- **Aim**:
Return, word for word, the lines from the line holding "wiper_ring();" through the line holding "bpy.context.scene.collection.objects.link(empty)". Include both end lines and no others.

Dataset rows:
* * * *
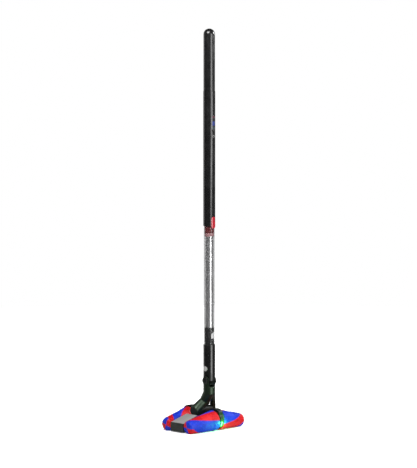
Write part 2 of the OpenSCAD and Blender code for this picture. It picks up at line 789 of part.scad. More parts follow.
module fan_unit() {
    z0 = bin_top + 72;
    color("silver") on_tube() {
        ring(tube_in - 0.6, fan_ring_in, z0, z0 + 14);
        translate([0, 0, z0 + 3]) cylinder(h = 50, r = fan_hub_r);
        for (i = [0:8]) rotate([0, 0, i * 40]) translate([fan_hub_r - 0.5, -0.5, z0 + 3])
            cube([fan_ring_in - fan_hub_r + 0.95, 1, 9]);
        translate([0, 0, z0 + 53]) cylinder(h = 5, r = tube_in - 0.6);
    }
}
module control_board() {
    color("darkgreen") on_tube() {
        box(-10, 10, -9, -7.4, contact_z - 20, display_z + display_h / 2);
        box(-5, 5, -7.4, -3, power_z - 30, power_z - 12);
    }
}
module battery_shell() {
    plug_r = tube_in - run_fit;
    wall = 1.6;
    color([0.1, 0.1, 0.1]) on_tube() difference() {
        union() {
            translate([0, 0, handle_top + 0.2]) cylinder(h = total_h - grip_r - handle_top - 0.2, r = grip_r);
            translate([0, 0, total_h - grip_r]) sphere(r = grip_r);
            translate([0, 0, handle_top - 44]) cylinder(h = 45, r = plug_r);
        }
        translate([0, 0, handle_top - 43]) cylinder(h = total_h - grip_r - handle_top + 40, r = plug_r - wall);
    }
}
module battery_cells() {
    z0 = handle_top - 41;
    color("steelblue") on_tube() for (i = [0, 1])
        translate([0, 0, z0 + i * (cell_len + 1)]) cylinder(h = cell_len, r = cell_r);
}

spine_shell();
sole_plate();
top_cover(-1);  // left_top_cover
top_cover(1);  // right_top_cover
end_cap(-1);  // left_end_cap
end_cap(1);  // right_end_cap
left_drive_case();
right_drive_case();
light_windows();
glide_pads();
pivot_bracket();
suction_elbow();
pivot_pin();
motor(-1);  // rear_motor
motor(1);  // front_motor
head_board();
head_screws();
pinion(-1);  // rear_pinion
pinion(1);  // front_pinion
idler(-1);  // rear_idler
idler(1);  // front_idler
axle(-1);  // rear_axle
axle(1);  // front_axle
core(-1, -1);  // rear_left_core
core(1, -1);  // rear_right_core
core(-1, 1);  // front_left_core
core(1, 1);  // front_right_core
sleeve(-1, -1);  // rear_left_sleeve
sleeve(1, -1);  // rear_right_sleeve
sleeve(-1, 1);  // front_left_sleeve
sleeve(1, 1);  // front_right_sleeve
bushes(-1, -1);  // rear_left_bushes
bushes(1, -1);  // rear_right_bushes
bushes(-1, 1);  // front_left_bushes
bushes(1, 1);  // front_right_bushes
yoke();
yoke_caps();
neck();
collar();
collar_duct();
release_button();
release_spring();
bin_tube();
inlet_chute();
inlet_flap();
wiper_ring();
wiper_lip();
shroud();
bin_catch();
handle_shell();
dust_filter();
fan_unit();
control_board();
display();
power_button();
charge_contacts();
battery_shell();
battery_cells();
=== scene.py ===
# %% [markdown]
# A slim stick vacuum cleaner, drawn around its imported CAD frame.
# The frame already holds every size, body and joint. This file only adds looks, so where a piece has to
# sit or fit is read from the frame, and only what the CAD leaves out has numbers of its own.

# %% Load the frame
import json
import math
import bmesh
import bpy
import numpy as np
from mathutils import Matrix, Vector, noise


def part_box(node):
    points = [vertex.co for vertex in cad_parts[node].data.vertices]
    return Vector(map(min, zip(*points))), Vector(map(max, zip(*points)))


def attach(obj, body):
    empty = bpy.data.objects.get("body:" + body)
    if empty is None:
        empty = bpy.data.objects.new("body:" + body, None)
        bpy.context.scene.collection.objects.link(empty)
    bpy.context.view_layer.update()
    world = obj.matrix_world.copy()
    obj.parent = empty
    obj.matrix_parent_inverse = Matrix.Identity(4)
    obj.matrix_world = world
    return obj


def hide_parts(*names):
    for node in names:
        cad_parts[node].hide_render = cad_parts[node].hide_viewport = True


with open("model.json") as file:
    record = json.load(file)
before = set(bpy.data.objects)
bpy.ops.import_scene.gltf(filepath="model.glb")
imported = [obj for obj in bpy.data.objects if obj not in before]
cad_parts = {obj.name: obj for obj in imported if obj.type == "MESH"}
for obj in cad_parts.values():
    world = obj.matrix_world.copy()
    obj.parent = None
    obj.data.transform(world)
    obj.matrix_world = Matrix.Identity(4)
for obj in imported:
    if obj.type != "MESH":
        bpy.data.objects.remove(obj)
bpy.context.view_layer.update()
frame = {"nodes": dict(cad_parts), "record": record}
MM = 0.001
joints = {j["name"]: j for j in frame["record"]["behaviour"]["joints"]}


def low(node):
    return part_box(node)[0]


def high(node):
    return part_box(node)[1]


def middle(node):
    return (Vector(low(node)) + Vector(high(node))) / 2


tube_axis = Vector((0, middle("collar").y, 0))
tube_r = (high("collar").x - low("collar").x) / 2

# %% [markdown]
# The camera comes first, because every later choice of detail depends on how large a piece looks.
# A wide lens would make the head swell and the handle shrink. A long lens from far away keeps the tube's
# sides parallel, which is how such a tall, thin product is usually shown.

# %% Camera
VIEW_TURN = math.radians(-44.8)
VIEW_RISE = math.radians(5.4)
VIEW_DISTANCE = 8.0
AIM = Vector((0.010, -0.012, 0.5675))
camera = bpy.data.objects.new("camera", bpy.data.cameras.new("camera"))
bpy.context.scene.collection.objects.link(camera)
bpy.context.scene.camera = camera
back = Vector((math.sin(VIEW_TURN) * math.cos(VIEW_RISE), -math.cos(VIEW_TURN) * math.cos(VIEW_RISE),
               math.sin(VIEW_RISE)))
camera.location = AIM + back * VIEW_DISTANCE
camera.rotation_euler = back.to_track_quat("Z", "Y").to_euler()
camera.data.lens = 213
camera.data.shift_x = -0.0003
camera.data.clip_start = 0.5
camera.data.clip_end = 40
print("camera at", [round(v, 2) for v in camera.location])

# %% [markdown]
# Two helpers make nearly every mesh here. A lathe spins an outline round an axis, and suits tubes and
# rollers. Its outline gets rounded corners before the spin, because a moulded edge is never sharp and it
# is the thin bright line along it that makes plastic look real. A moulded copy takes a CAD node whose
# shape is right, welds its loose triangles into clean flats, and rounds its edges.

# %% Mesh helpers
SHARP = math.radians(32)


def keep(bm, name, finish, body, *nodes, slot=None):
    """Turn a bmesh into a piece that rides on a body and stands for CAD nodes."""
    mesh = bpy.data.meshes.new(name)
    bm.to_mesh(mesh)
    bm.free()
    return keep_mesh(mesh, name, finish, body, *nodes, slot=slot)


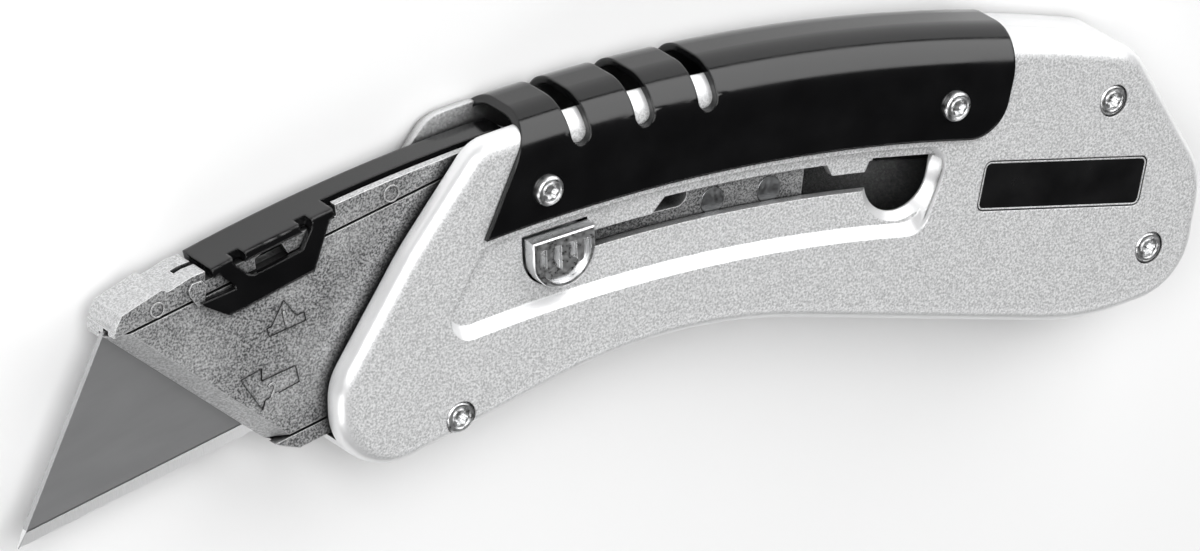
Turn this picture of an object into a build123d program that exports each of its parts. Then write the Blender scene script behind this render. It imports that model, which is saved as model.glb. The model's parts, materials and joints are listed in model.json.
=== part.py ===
* * * *
- **The reply**:
wiper_ring();
wiper_lip();
shroud();
bin_catch();
handle_shell();
dust_filter();
fan_unit();
control_board();
display();
power_button();
charge_contacts();
battery_shell();
battery_cells();
=== scene.py ===
# %% [markdown]
# A slim stick vacuum cleaner, drawn around its imported CAD frame.
# The frame already holds every size, body and joint. This file only adds looks, so where a piece has to
# sit or fit is read from the frame, and only what the CAD leaves out has numbers of its own.

# %% Load the frame
import json
import math
import bmesh
import bpy
import numpy as np
from mathutils import Matrix, Vector, noise


def part_box(node):
    points = [vertex.co for vertex in cad_parts[node].data.vertices]
    return Vector(map(min, zip(*points))), Vector(map(max, zip(*points)))


def attach(obj, body):
    empty = bpy.data.objects.get("body:" + body)
    if empty is None:
        empty = bpy.data.objects.new("body:" + body, None)
        bpy.context.scene.collection.objects.link(empty)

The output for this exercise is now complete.